Un symbole de révolte contre le système religieux
Mais la situation devient délicate. L'histoire de Toorpakai Wazir ébranle les principes sexistes sur lesquels se bâtit la société pakistanaise telle que les talibans l'ont modelée. Involontairement, la jeune femme de 25 ans est devenue le symbole de la volonté des femmes de se libérer des chaînes qu'on leur impose simplement à cause de leur genre. Sa carrière a mis en lumière la possibilité pour une femme de réussir aussi bien –et voire mieux- qu'un homme. Cela met en germe l'idée qu'une femme n'est pas simplement bonne à faire des enfants et à tenir une maison. Idée évidemment absolument intolérable pour les talibans ; ils tentent alors de mettre fin à la carrière (et aux jours) de la jeune Maria Toorpakai Wazir. Le gouvernement pakistanais est obligé d'installer des snipers autour des courts sur lesquels la jeune femme joue afin de la protéger.
Elle est forcée d'interrompre sa carrière à cause des menaces qui pèsent sur son entourage. Enfermée dans sa chambre pendant trois ans et demi pour sa protection, elle continue à jouer au squash dans la petite pièce, quand elle ne bombarde pas de mails tous les joueurs de squash occidentaux qu'elle arrive à contacter afin de solliciter leur aide. "Je n'aime pas abandonner. On a qu'une seule vie, alors on doit tenter sa chance" , confie la courageuse joueuse. Ses suppliques ne restent pas lettre morte. Jonathan Power, champion canadien de squash à la retraite, lui propose de venir au Canada et de la coacher. Elle accepte.

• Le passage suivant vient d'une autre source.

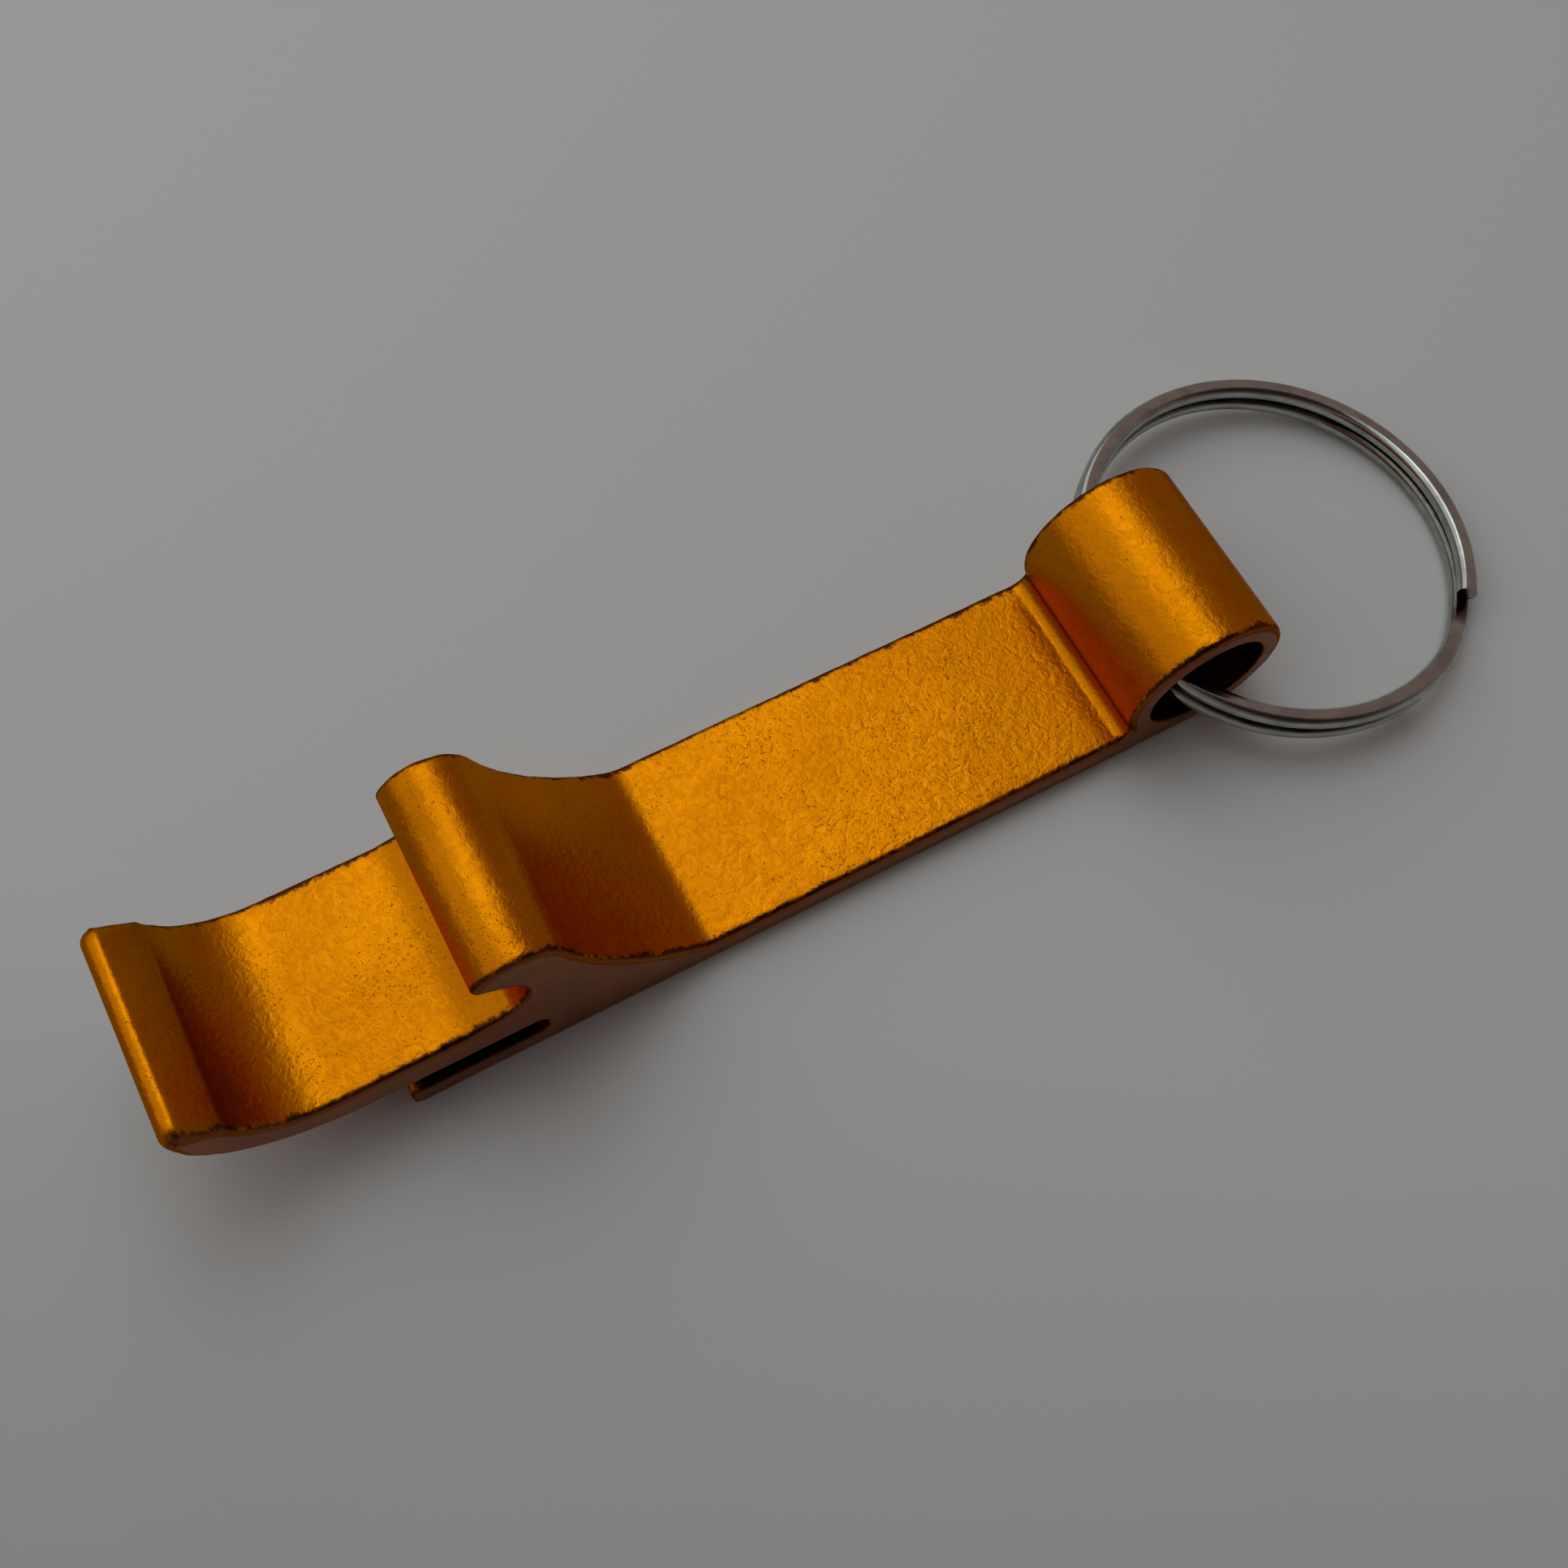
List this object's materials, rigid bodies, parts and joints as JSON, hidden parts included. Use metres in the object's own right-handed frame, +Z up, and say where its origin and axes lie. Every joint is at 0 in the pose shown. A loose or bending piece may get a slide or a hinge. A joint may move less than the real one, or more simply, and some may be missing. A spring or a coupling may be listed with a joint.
{
  "type": "keychain bottle opener",
  "caption": "Flat metal keychain bottle opener with a hooked nose, an upturned cap lip, a can tab tongue and a split ring through its rolled eye.",
  "frame": {"origin": "middle of the body's flat underside, half way between the tongue's end and the eye's axis", "axes": "+X along the body towards the ring, +Y across it, +Z up from the underside"},
  "size_m": [0.0827, 0.025, 0.0136],
  "materials": {
    "anodised_aluminium": "satin orange-gold anodising over a bead-blasted, tumbled surface",
    "nickel_steel": "bright nickel plating, faintly tarnished between the coils"
  },
  "bodies": {
    "opener": {"opener_body": "anodised_aluminium"},
    "ring": {"split_ring": "nickel_steel"}
  },
  "joints": [
    {"name": "ring_swing", "type": "hinge", "parent": "opener", "child": "ring", "pos_m": [0.02445, 0, 0.005], "axis": [0, -1, 0], "range_deg": [-150, 190]}
  ]
}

Elle est aujourd'hui la première joueuse de squash du Pakistan, et 54ème au classement mondial. Mais elle n'est pas seulement une excellente sportive qui est parvenue à accomplir son rêve grâce à son courage et à sa détermination. Son histoire est avant tout celle de la lutte d'une femme contre une société sexiste et répressive qui ôte aux femmes leur liberté en leur dictant leur mode de vie ; c'est un cri de révolte contre les régimes qui détournent la religion pour asservir les femmes – et dans le cas de Maria Toorpakai Wazir, c'est aussi un cri de victoire.